In this case, the Supreme Court upheld the Court of Chancery’s approval of a settlement among Countrywide stockholders, Countrywide directors and Bank of America, relating to Countrywide’s merger with Bank of America, but noted in dicta that the directors’ conduct may have justified a separate direct claim of fraud that would have survived the merger. In connection with its approval of the settlement, the Court of Chancery denied an objection of certain Countrywide stockholders (the “Objectors”). In the court below, the Objectors argued that the Vice Chancellor should have protected the value of their derivative claims by placing a portion of the merger consideration in a constructive trust. The Court of Chancery denied the objection, reasoning that Delaware corporate fiduciary law does not require directors to value or preserve piecemeal assets in a merger setting, and observing that the Objectors failed to demonstrate a likelihood of prevailing on the merits. Because the Vice Chancellor did not abuse his discretion in holding that the Objectors’ derivative claims were worthless, the Supreme Court affirmed the decision of the Court of Chancery.
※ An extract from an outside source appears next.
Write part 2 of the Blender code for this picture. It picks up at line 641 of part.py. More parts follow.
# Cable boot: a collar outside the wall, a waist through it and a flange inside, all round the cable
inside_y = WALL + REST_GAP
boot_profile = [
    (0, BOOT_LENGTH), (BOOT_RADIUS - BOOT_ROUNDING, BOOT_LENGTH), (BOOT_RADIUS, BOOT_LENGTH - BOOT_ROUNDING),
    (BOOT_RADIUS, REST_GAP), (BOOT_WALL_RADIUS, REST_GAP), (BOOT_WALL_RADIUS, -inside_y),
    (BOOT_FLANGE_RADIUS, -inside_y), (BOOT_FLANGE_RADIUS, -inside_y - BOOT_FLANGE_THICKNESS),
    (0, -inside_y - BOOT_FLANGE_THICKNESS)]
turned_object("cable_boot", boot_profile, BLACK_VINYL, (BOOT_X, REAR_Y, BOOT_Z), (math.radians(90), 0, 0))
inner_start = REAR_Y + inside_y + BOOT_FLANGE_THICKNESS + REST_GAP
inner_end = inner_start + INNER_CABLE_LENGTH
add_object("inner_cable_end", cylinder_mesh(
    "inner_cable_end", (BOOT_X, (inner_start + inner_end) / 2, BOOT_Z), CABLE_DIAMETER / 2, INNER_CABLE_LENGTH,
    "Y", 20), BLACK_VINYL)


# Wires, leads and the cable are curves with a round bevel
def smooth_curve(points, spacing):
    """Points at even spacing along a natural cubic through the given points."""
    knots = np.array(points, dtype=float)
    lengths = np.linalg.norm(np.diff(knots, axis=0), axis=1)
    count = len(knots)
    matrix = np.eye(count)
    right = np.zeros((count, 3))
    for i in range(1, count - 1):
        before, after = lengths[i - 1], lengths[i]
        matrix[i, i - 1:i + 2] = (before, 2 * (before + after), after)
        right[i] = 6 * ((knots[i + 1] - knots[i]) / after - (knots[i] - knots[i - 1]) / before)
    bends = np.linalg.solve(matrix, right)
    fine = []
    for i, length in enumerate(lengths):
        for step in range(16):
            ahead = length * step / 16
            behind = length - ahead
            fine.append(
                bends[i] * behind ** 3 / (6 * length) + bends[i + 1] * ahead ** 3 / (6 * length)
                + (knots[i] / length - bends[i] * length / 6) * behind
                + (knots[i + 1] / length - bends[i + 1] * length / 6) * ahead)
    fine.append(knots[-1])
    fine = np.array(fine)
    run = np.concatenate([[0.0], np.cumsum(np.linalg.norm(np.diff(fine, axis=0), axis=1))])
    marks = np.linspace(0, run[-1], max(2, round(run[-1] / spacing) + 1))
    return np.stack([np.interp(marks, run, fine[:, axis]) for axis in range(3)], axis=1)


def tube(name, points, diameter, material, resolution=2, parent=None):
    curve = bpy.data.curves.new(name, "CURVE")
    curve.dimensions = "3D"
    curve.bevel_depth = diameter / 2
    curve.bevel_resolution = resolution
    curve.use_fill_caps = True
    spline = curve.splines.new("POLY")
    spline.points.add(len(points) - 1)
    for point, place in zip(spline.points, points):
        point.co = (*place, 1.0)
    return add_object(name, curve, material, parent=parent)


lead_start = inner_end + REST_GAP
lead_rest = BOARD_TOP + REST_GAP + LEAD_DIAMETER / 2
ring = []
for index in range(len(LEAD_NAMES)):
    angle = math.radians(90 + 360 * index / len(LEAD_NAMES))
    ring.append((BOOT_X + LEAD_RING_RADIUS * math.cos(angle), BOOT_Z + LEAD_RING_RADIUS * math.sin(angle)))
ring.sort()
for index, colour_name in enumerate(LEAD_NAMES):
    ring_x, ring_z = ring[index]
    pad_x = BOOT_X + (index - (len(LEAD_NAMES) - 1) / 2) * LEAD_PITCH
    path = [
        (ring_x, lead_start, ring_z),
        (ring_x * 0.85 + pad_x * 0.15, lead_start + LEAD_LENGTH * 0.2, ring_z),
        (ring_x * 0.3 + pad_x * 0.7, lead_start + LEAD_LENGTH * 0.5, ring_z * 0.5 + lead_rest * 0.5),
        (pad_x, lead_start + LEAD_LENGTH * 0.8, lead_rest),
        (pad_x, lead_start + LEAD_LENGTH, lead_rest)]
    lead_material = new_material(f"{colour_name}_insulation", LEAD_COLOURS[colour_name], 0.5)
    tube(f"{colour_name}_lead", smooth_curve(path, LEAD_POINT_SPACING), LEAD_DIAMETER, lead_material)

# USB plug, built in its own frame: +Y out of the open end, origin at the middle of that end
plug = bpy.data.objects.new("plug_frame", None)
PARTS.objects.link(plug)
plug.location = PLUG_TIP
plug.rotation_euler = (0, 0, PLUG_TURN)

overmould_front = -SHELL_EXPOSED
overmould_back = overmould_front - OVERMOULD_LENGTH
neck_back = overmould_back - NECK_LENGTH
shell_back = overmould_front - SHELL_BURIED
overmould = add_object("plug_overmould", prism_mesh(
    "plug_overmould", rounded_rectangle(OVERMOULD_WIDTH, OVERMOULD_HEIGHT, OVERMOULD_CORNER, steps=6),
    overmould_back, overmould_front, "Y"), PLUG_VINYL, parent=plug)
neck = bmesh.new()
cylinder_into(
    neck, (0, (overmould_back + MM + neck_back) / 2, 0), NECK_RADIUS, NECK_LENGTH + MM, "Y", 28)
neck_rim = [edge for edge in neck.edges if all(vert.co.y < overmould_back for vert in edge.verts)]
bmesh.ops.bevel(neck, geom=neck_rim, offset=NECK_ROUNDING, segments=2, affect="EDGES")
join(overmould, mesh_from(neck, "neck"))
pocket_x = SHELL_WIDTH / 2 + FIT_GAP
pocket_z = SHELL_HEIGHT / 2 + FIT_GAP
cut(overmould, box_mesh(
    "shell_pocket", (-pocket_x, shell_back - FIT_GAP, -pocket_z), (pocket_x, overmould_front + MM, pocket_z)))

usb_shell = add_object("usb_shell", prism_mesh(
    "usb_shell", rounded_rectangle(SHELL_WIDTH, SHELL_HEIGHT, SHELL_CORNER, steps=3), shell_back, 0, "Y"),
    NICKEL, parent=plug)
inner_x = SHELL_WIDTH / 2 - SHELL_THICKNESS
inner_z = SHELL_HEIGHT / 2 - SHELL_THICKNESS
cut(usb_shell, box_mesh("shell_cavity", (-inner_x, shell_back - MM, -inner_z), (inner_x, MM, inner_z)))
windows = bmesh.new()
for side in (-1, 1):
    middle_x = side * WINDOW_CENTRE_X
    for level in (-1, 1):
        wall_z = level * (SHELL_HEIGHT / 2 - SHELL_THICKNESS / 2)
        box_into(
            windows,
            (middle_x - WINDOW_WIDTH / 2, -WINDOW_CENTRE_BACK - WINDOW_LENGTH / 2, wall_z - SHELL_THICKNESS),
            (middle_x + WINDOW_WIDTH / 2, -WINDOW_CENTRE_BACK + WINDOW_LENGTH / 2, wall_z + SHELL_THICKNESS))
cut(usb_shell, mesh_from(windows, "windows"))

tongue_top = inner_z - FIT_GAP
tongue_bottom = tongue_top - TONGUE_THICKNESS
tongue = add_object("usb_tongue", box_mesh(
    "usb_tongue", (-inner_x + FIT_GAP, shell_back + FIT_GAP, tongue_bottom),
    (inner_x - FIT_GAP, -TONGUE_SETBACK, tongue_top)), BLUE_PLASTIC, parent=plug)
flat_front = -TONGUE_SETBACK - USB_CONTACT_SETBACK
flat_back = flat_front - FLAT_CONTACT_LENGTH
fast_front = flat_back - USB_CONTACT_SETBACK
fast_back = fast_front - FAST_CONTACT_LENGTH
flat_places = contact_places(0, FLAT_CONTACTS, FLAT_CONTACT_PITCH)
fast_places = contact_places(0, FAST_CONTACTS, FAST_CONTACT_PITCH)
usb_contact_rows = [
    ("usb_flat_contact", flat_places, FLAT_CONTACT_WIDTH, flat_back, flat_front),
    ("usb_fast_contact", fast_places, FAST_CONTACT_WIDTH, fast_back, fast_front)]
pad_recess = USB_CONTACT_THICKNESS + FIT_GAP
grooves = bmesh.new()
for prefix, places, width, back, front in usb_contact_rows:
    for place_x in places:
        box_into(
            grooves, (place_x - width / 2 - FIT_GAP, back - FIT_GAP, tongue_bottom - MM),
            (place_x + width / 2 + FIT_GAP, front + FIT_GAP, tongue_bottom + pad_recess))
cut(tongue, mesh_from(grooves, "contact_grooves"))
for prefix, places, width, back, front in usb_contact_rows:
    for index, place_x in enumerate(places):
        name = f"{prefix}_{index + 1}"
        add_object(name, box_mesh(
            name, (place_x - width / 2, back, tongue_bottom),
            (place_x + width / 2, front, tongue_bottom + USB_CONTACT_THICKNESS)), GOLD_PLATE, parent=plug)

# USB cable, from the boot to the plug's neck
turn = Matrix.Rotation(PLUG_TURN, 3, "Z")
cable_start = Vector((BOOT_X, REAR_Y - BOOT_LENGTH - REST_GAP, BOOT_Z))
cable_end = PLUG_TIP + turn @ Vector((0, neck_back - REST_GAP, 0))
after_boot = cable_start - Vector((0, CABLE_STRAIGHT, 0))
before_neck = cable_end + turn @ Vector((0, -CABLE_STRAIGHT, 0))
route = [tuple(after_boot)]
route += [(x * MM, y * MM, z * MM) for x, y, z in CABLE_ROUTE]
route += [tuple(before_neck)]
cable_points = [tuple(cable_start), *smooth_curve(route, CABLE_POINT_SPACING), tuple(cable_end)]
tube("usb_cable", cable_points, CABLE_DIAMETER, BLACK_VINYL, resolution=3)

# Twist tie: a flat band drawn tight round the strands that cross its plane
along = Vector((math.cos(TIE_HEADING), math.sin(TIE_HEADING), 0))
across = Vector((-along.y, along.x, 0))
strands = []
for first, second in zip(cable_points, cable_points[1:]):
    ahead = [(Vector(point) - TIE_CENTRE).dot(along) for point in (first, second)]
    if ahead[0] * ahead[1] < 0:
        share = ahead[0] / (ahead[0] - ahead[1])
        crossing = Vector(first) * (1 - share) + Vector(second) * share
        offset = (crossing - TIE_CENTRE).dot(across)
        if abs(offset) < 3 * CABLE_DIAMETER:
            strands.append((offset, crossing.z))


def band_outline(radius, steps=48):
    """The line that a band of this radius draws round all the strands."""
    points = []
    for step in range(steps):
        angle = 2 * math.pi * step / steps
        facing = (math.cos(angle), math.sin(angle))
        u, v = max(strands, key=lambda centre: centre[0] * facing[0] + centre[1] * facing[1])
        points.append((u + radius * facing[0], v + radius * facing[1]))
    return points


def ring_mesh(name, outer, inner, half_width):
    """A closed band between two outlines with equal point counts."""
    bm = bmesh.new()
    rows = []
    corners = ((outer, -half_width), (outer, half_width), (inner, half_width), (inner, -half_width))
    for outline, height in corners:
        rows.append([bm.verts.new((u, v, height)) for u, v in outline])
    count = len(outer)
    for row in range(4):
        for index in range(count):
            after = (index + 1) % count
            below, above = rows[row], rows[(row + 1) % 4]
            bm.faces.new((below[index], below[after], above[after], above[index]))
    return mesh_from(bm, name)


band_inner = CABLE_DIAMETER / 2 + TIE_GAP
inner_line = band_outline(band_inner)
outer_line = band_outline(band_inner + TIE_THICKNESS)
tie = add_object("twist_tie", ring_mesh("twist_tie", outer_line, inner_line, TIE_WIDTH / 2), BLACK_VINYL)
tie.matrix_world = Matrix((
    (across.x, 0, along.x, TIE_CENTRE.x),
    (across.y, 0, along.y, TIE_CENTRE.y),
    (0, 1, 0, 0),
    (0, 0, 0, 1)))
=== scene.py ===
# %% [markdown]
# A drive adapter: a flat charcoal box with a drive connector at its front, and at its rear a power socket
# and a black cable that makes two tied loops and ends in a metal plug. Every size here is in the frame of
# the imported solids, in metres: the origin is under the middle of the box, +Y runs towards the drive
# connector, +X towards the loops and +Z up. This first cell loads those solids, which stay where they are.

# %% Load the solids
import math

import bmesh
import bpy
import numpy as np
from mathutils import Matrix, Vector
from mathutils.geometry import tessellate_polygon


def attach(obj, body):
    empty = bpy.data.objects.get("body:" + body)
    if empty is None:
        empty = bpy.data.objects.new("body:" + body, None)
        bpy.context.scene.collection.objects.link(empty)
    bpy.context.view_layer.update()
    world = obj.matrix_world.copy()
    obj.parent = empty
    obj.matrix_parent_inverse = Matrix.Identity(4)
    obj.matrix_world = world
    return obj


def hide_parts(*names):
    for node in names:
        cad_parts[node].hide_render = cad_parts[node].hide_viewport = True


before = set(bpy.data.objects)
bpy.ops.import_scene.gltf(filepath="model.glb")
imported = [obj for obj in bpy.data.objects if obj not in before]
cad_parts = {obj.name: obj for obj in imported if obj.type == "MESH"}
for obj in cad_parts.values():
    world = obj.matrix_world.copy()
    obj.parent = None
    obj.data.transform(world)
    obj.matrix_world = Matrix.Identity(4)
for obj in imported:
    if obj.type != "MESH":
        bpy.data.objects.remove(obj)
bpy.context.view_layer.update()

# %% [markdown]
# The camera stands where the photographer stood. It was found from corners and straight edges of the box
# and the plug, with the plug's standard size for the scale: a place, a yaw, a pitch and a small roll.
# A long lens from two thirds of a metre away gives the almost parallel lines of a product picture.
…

The Court continued, in dicta, to comment on the actions of Countrywide’s board of directors and whether  their conduct satisfied the fraud exception to maintain a post-merger claim. Under established Delaware law, a plaintiff may maintain a post-merger suit only where “the merger itself is the subject of a claim of fraud, being perpetrated merely to deprive stockholders of the standing to bring a derivative action.”  Lewis v. Ward, 852 A.2d 896 (Del. 2004). Although the record did not reflect that the board of directors of Countrywide sought and approved a merger solely to deprive stockholders of standing, the Supreme Court observed that the Objectors alleged facts supporting “a colorable claim of fraud that, if proved, would have made the company’s dissolution or auction a fait accompli.” Nevertheless, the Objectors did not make this claim in the Court of Chancery or in the Supreme Court, and the Supreme Court upheld the decision of the Court of Chancery. This opinion, suggests, however, that under certain circumstances, a “pattern of fraudulent conduct and conscious neglect” may be sufficient to invoke the fraud exception to the loss of standing to pursue derivative claims post-merger.